At BDE in 2010 I saw Vincent’s If We Go On. It was an uncompromising (and I mean uncompromising) dissection of the performance process, reducing the theatrical presentation to a point of no return: a case of theatrical existentialism. Vincent had the courage to take her proposition as far as she could take it, coming up against the nature of performance (and some hostility in the audience) in the process. If We Go On couldn’t go on, and in Underworld there are traces of that questioning of theatrical convention. How far can you go to set alight a funeral pyre of chairs on stage? How close can Clark come to setting himself alight? How naked can Kujawska be to step into a bath on stage and have a shower (courtesy of Clark with a watering can)?

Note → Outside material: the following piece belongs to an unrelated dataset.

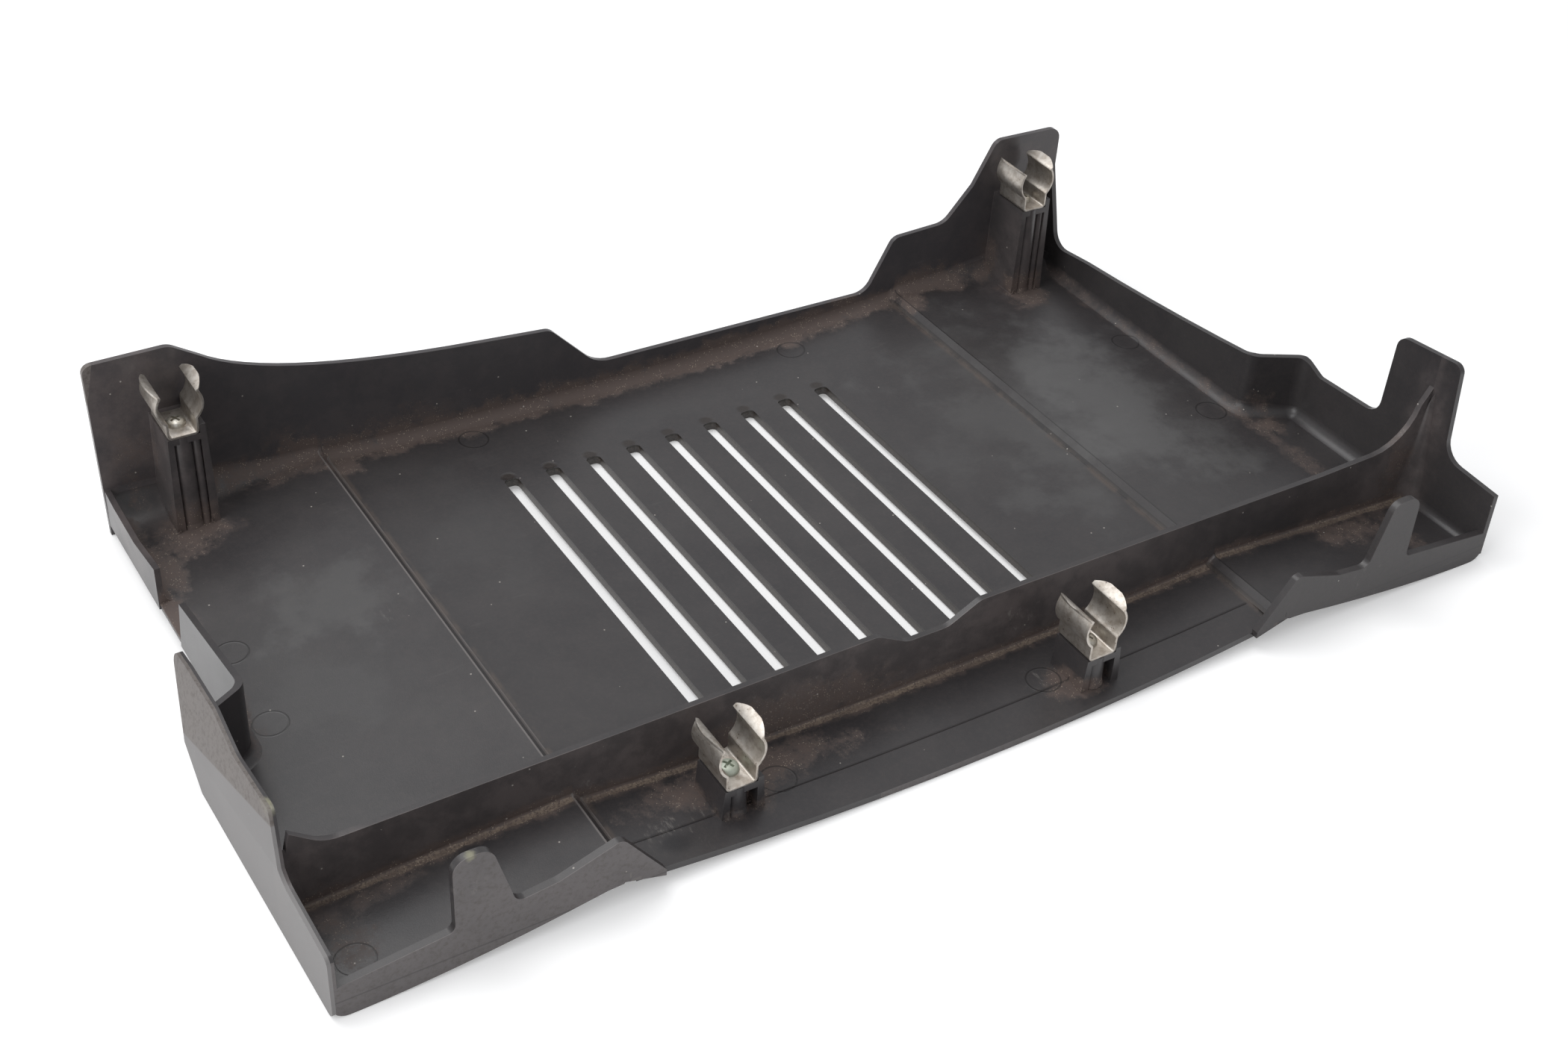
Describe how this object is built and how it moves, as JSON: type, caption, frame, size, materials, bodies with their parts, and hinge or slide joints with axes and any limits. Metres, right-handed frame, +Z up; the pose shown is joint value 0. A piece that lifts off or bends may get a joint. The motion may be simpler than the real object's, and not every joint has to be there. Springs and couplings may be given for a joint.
{
  "type": "engine cover",
  "caption": "Moulded plastic engine cover lying on its outer face, with a slotted panel, an inner rib, shaped upright walls and open steel spring clips screwed onto posts.",
  "frame": {"origin": "middle of the bounding box's underside, with the cover lying on its outer face", "axes": "+X along the cover's width towards its right side, +Y towards the back wall with the two tall towers, +Z up, out of the cover's engine side"},
  "size_m": [0.5317, 0.291, 0.0837],
  "materials": {
    "cover": "satin moulded black plastic, dusty",
    "clip": "plain spring steel, slightly pitted",
    "screw": "dull zinc plating"
  },
  "bodies": {
    "root": {"cover": "cover", "rear_left_clip": "clip", "rear_right_clip": "clip", "front_left_clip": "clip", "front_right_clip": "clip", "rear_left_screw": "screw", "rear_right_screw": "screw", "front_left_screw": "screw", "front_right_screw": "screw"}
  },
  "joints": []
}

None of these events go to their full conclusion but the attempt is made. This is not a matter, respectively, of health and safety, of the sanctity of life or of modesty but a statement of how artificial theatre can be. There is also a Brechtian scene where Kujawska performs in a makeshift proscenium of chairs and sacking to an audience of Sanger who claps as she makes successive entrances. So while the energy and exhaustion of the cast hurtling into each other and hurdling over the chairs is palpable and real, these mock events hold us back from reality and remind us we are in the theatre. And yet at the end of the action the performers eschew the conventional bows and simply retire to their table while Orlik adusts the chairs in their rows, leaving the audience unsure of its relationship to the cast and to what has just happened. It is Vincent’s playful, destabilizing intelligence at work, pulling the theatrical rug from under our feet yet again.